Carefully, and without disclosing anything about the representation. ABA Formal Opinion 496 holds that a negative review does not trigger the self-defense exception to confidentiality under Model Rule 1.6, and that even a general denial can reveal protected information. The committee's guidance is that often the best response is no response, that a lawyer may ask the platform to remove a policy-violating post, and that a safe reply is a narrow statement such as "Professional obligations do not allow me to respond as I would wish." Never explain what actually happened in the matter.
Can a law firm use client testimonials in advertising?
Generally yes, but Model Rule 7.1 governs how they read. A truthful testimonial can still be misleading if it is presented so a reasonable person would expect the same result in their own case. Most jurisdictions require a disclaimer such as "prior results do not guarantee a similar outcome," and some specify how that disclaimer must appear. Favoring testimonials about the experience of working with the firm over those that lead with a settlement figure reduces the risk, and you should confirm your state's specific testimonial and disclaimer rules.
Do Google reviews actually affect a law firm's ranking?
Yes. Reviews are one of the top prominence signals Google weighs for Local Pack placement, and prominence carries the heaviest weight for high-trust legal queries. The signal is a combination of total count, average rating, recency, and the firm's response rate, not any single number. A profile with strong, recent, well-managed reviews can outrank a closer competitor with a weaker review profile, which is what makes reviews the highest-leverage local work for most firms.

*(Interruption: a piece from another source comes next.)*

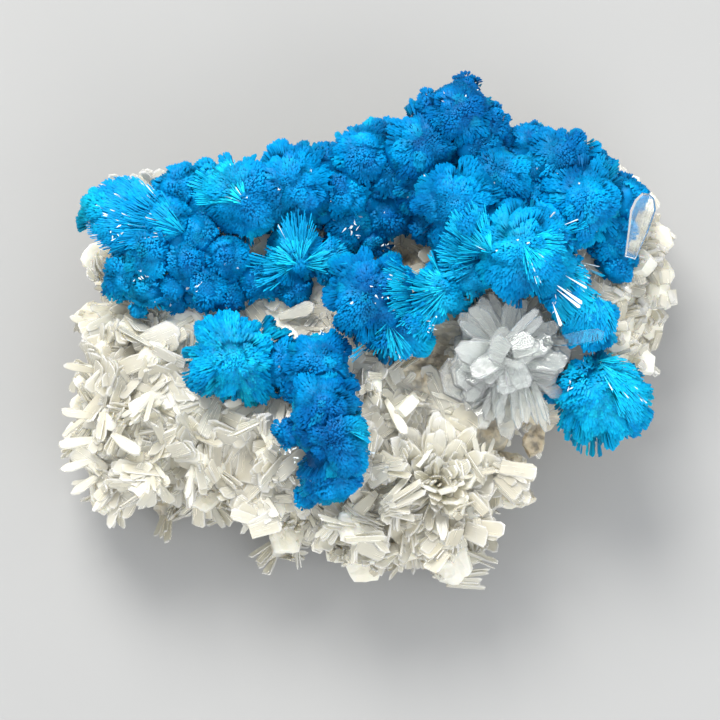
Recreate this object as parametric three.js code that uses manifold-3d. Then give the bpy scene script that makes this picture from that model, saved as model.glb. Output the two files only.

Can a law firm remove a fake or defamatory Google review?
A firm can request removal, but cannot rebut the review by disclosing case facts. If a review violates Google's content policies, for example because it is fake, posted by someone who was never a client, or otherwise prohibited, the firm can report it to Google and ask that it be removed. ABA Formal Opinion 496 permits requesting removal but prohibits responding in a way that reveals information relating to a client's representation. Removal is not guaranteed, and the confidentiality duty applies even when the review is unfair.
How many Google reviews does a law firm need to compete in the Local Pack?
There is no fixed number, because ranking depends on your competitors and your other prominence signals, and no responsible partner can guarantee a Local Pack position. What matters is being competitive on the combination of count, rating, recency, and response rate relative to the firms ranking for your case-driving queries in your metro. A steady review velocity that keeps recent reviews flowing usually matters more than a large but frozen total, and it is the part of the signal most within a firm's control.